Data block

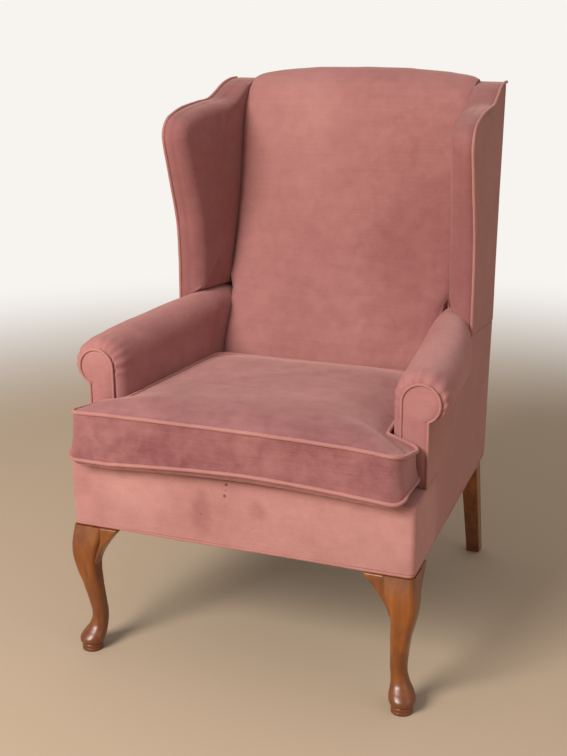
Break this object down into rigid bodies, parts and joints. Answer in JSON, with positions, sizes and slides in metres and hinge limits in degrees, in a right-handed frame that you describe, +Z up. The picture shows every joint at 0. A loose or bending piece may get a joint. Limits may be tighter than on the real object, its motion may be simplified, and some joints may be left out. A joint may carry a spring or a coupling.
{
  "type": "wing armchair",
  "caption": "Upholstered wing armchair with rolled arms, a raked padded back, a loose T-shaped seat cushion and carved cabriole front legs.",
  "frame": {"origin": "on the floor, in the middle of the chair's overall width and depth", "axes": "+X to the right in a front view, +Y towards the back of the chair, +Z up"},
  "size_m": [0.74, 0.792, 1.091],
  "materials": {
    "frame_wood": "sawn, unfinished",
    "leg_wood": "stained and satin varnished",
    "velvet": "dusty rose cut pile, worn",
    "padding": "foam and cotton felt",
    "burlap": "coarse jute weave",
    "webbing": "woven jute band",
    "deck_cloth": "plain cotton",
    "dust_cloth": "black non-woven cloth",
    "zip_tape": "woven tape with coil teeth",
    "zip_metal": "dull",
    "spring_steel": "oiled wire and plated fasteners"
  },
  "bodies": {
    "chair_frame": {"arm_board_left": "frame_wood", "arm_board_right": "frame_wood", "arm_facing_left": "velvet", "arm_facing_right": "velvet", "arm_facing_welts": "velvet", "arm_pad_left": "padding", "arm_pad_right": "padding", "arm_post_left": "frame_wood", "arm_post_right": "frame_wood", "arm_tack_rail_left": "frame_wood", "arm_tack_rail_right": "frame_wood", "back_burlap": "burlap", "back_pad": "padding", "back_webbing": "webbing", "bottom_welt": "velvet", "corner_block_screws": "spring_steel", "corner_blocks": "frame_wood", "crest_rail": "frame_wood", "dust_cover": "dust_cloth", "dust_cover_staples": "spring_steel", "front_edge_roll": "padding", "front_leg_left": "leg_wood", "front_leg_right": "leg_wood", "front_rail_cover": "velvet", "front_seat_rail": "frame_wood", "inside_arm_cover_left": "velvet", "inside_arm_cover_right": "velvet", "inside_back_cover": "velvet", "knee_blocks": "leg_wood", "lower_back_rail": "frame_wood", "outside_arm_panel_left": "velvet", "outside_arm_panel_right": "velvet", "outside_back_panel": "velvet", "outside_wing_panel_left": "velvet", "outside_wing_panel_right": "velvet", "rear_leg_left": "leg_wood", "rear_leg_right": "leg_wood", "rear_seat_rail": "frame_wood", "seat_burlap": "burlap", "seat_deck_cover": "deck_cloth", "seat_deck_pad": "padding", "seat_springs": "spring_steel", "side_seat_rail_left": "frame_wood", "side_seat_rail_right": "frame_wood", "spring_clips": "spring_steel", "wing_cover_left": "velvet", "wing_cover_right": "velvet", "wing_pad_left": "padding", "wing_pad_right": "padding", "wing_post_left": "frame_wood", "wing_post_right": "frame_wood", "wing_top_rail_left": "frame_wood", "wing_top_rail_right": "frame_wood", "wing_welts": "velvet"},
    "seat_cushion": {"cushion_core": "padding", "cushion_cover": "velvet", "cushion_welts": "velvet", "cushion_zip": "zip_tape"},
    "zip_slider": {"zip_slider": "zip_metal"}
  },
  "joints": [
    {"name": "cushion_lift", "type": "slide", "parent": "chair_frame", "child": "seat_cushion", "axis": [0, 0, 1], "range_m": [0, 0.26]},
    {"name": "zip_slide", "type": "slide", "parent": "seat_cushion", "child": "zip_slider", "axis": [1, 0, 0], "range_m": [0, 0.3]}
  ]
}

To do
Copy down the material exactly as written.

Task response
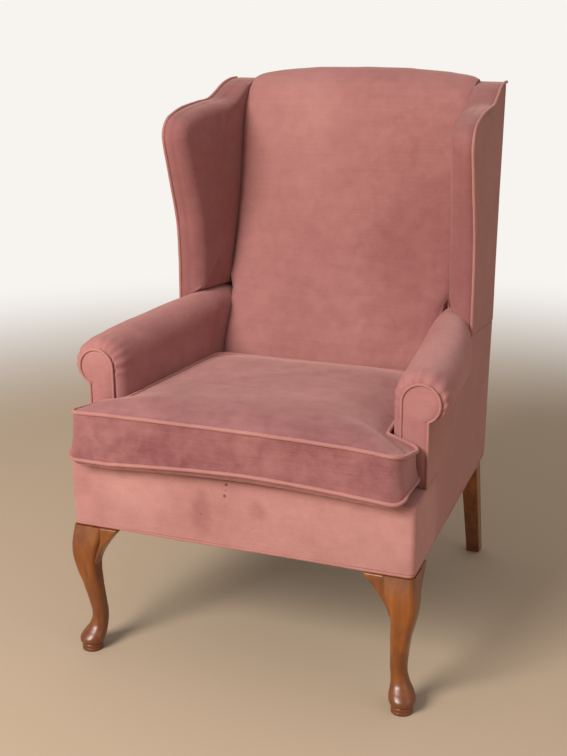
Break this object down into rigid bodies, parts and joints. Answer in JSON, with positions, sizes and slides in metres and hinge limits in degrees, in a right-handed frame that you describe, +Z up. The picture shows every joint at 0. A loose or bending piece may get a joint. Limits may be tighter than on the real object, its motion may be simplified, and some joints may be left out. A joint may carry a spring or a coupling.
{
  "type": "wing armchair",
  "caption": "Upholstered wing armchair with rolled arms, a raked padded back, a loose T-shaped seat cushion and carved cabriole front legs.",
  "frame": {"origin": "on the floor, in the middle of the chair's overall width and depth", "axes": "+X to the right in a front view, +Y towards the back of the chair, +Z up"},
  "size_m": [0.74, 0.792, 1.091],
  "materials": {
    "frame_wood": "sawn, unfinished",
    "leg_wood": "stained and satin varnished",
    "velvet": "dusty rose cut pile, worn",
    "padding": "foam and cotton felt",
    "burlap": "coarse jute weave",
    "webbing": "woven jute band",
    "deck_cloth": "plain cotton",
    "dust_cloth": "black non-woven cloth",
    "zip_tape": "woven tape with coil teeth",
    "zip_metal": "dull",
    "spring_steel": "oiled wire and plated fasteners"
  },
  "bodies": {
    "chair_frame": {"arm_board_left": "frame_wood", "arm_board_right": "frame_wood", "arm_facing_left": "velvet", "arm_facing_right": "velvet", "arm_facing_welts": "velvet", "arm_pad_left": "padding", "arm_pad_right": "padding", "arm_post_left": "frame_wood", "arm_post_right": "frame_wood", "arm_tack_rail_left": "frame_wood", "arm_tack_rail_right": "frame_wood", "back_burlap": "burlap", "back_pad": "padding", "back_webbing": "webbing", "bottom_welt": "velvet", "corner_block_screws": "spring_steel", "corner_blocks": "frame_wood", "crest_rail": "frame_wood", "dust_cover": "dust_cloth", "dust_cover_staples": "spring_steel", "front_edge_roll": "padding", "front_leg_left": "leg_wood", "front_leg_right": "leg_wood", "front_rail_cover": "velvet", "front_seat_rail": "frame_wood", "inside_arm_cover_left": "velvet", "inside_arm_cover_right": "velvet", "inside_back_cover": "velvet", "knee_blocks": "leg_wood", "lower_back_rail": "frame_wood", "outside_arm_panel_left": "velvet", "outside_arm_panel_right": "velvet", "outside_back_panel": "velvet", "outside_wing_panel_left": "velvet", "outside_wing_panel_right": "velvet", "rear_leg_left": "leg_wood", "rear_leg_right": "leg_wood", "rear_seat_rail": "frame_wood", "seat_burlap": "burlap", "seat_deck_cover": "deck_cloth", "seat_deck_pad": "padding", "seat_springs": "spring_steel", "side_seat_rail_left": "frame_wood", "side_seat_rail_right": "frame_wood", "spring_clips": "spring_steel", "wing_cover_left": "velvet", "wing_cover_right": "velvet", "wing_pad_left": "padding", "wing_pad_right": "padding", "wing_post_left": "frame_wood", "wing_post_right": "frame_wood", "wing_top_rail_left": "frame_wood", "wing_top_rail_right": "frame_wood", "wing_welts": "velvet"},
    "seat_cushion": {"cushion_core": "padding", "cushion_cover": "velvet", "cushion_welts": "velvet", "cushion_zip": "zip_tape"},
    "zip_slider": {"zip_slider": "zip_metal"}
  },
  "joints": [
    {"name": "cushion_lift", "type": "slide", "parent": "chair_frame", "child": "seat_cushion", "axis": [0, 0, 1], "range_m": [0, 0.26]},
    {"name": "zip_slide", "type": "slide", "parent": "seat_cushion", "child": "zip_slider", "axis": [1, 0, 0], "range_m": [0, 0.3]}
  ]
}